# Request
Below is a block of data; give all of it again word for word.

# Material provided
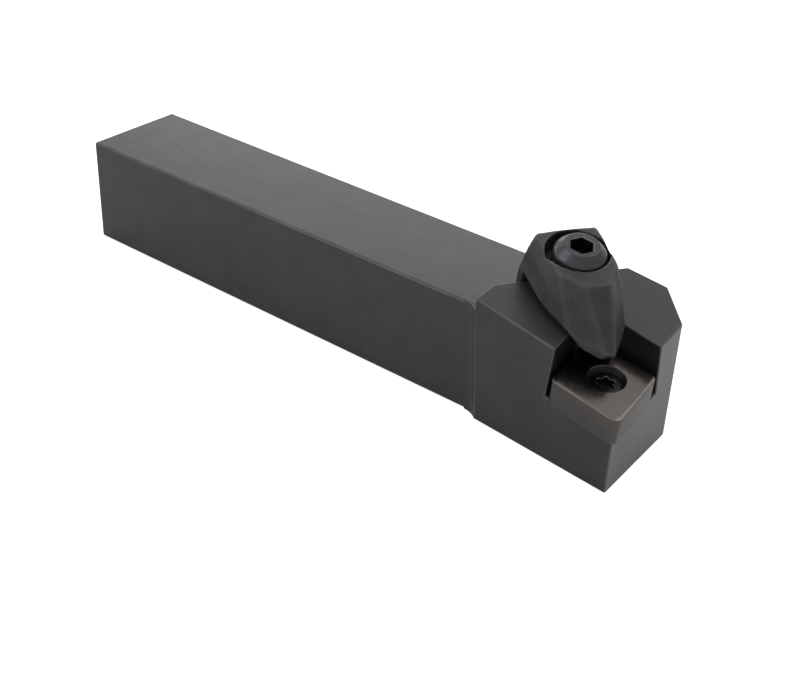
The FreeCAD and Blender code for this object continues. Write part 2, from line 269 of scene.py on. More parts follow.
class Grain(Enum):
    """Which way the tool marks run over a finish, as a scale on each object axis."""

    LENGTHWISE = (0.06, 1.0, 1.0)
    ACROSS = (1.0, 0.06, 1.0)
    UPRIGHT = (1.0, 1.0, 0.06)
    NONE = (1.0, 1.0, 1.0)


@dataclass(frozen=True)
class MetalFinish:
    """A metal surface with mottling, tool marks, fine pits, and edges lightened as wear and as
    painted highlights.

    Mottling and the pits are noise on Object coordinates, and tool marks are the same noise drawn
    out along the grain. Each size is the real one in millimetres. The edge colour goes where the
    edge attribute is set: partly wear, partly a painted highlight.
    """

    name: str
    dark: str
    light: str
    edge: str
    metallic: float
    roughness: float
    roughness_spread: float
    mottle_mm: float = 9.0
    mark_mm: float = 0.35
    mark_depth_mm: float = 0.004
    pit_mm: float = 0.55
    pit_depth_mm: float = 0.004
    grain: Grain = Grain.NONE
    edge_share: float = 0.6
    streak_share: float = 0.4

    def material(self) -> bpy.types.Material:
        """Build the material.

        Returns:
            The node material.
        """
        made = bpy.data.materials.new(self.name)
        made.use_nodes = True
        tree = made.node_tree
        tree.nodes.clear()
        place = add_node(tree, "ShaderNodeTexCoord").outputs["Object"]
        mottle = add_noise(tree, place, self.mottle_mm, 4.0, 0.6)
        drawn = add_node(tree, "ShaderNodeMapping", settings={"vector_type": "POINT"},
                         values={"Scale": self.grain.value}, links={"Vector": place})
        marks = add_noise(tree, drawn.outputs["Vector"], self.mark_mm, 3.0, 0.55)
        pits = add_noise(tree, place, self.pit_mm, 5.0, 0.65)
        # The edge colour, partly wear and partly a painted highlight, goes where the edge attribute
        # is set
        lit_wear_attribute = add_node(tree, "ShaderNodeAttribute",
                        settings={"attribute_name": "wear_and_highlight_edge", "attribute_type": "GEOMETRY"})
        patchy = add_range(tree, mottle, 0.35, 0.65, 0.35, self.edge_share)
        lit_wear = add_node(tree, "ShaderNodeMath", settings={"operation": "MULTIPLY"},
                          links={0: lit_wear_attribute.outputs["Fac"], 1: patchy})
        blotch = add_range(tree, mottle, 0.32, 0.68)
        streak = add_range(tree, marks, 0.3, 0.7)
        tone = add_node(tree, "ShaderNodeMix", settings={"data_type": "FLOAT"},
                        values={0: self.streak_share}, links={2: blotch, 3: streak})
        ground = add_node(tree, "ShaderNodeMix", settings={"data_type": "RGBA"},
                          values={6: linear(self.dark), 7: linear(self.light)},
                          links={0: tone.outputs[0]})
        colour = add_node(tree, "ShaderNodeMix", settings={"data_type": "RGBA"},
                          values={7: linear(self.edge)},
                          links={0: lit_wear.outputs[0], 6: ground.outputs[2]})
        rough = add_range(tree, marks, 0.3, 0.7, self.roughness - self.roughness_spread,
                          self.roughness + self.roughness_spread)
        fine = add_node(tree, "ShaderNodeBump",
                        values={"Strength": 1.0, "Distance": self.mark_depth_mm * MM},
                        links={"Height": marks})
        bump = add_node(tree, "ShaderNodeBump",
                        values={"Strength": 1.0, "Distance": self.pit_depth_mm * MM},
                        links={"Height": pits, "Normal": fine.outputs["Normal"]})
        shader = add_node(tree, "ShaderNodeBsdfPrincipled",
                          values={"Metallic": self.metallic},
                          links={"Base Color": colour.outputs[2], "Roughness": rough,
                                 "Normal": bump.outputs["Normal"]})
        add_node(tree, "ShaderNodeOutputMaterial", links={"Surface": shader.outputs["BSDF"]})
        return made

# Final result
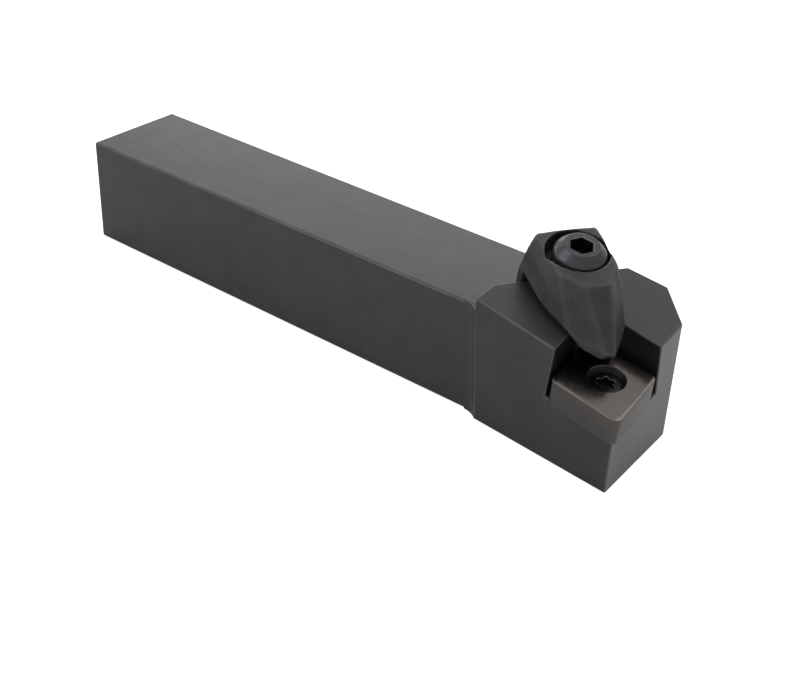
The FreeCAD and Blender code for this object continues. Write part 2, from line 269 of scene.py on. More parts follow.
class Grain(Enum):
    """Which way the tool marks run over a finish, as a scale on each object axis."""

    LENGTHWISE = (0.06, 1.0, 1.0)
    ACROSS = (1.0, 0.06, 1.0)
    UPRIGHT = (1.0, 1.0, 0.06)
    NONE = (1.0, 1.0, 1.0)


@dataclass(frozen=True)
class MetalFinish:
    """A metal surface with mottling, tool marks, fine pits, and edges lightened as wear and as
    painted highlights.

    Mottling and the pits are noise on Object coordinates, and tool marks are the same noise drawn
    out along the grain. Each size is the real one in millimetres. The edge colour goes where the
    edge attribute is set: partly wear, partly a painted highlight.
    """

    name: str
    dark: str
    light: str
    edge: str
    metallic: float
    roughness: float
    roughness_spread: float
    mottle_mm: float = 9.0
    mark_mm: float = 0.35
    mark_depth_mm: float = 0.004
    pit_mm: float = 0.55
    pit_depth_mm: float = 0.004
    grain: Grain = Grain.NONE
    edge_share: float = 0.6
    streak_share: float = 0.4

    def material(self) -> bpy.types.Material:
        """Build the material.

        Returns:
            The node material.
        """
        made = bpy.data.materials.new(self.name)
        made.use_nodes = True
        tree = made.node_tree
        tree.nodes.clear()
        place = add_node(tree, "ShaderNodeTexCoord").outputs["Object"]
        mottle = add_noise(tree, place, self.mottle_mm, 4.0, 0.6)
        drawn = add_node(tree, "ShaderNodeMapping", settings={"vector_type": "POINT"},
                         values={"Scale": self.grain.value}, links={"Vector": place})
        marks = add_noise(tree, drawn.outputs["Vector"], self.mark_mm, 3.0, 0.55)
        pits = add_noise(tree, place, self.pit_mm, 5.0, 0.65)
        # The edge colour, partly wear and partly a painted highlight, goes where the edge attribute
        # is set
        lit_wear_attribute = add_node(tree, "ShaderNodeAttribute",
                        settings={"attribute_name": "wear_and_highlight_edge", "attribute_type": "GEOMETRY"})
        patchy = add_range(tree, mottle, 0.35, 0.65, 0.35, self.edge_share)
        lit_wear = add_node(tree, "ShaderNodeMath", settings={"operation": "MULTIPLY"},
                          links={0: lit_wear_attribute.outputs["Fac"], 1: patchy})
        blotch = add_range(tree, mottle, 0.32, 0.68)
        streak = add_range(tree, marks, 0.3, 0.7)
        tone = add_node(tree, "ShaderNodeMix", settings={"data_type": "FLOAT"},
                        values={0: self.streak_share}, links={2: blotch, 3: streak})
        ground = add_node(tree, "ShaderNodeMix", settings={"data_type": "RGBA"},
                          values={6: linear(self.dark), 7: linear(self.light)},
                          links={0: tone.outputs[0]})
        colour = add_node(tree, "ShaderNodeMix", settings={"data_type": "RGBA"},
                          values={7: linear(self.edge)},
                          links={0: lit_wear.outputs[0], 6: ground.outputs[2]})
        rough = add_range(tree, marks, 0.3, 0.7, self.roughness - self.roughness_spread,
                          self.roughness + self.roughness_spread)
        fine = add_node(tree, "ShaderNodeBump",
                        values={"Strength": 1.0, "Distance": self.mark_depth_mm * MM},
                        links={"Height": marks})
        bump = add_node(tree, "ShaderNodeBump",
                        values={"Strength": 1.0, "Distance": self.pit_depth_mm * MM},
                        links={"Height": pits, "Normal": fine.outputs["Normal"]})
        shader = add_node(tree, "ShaderNodeBsdfPrincipled",
                          values={"Metallic": self.metallic},
                          links={"Base Color": colour.outputs[2], "Roughness": rough,
                                 "Normal": bump.outputs["Normal"]})
        add_node(tree, "ShaderNodeOutputMaterial", links={"Surface": shader.outputs["BSDF"]})
        return made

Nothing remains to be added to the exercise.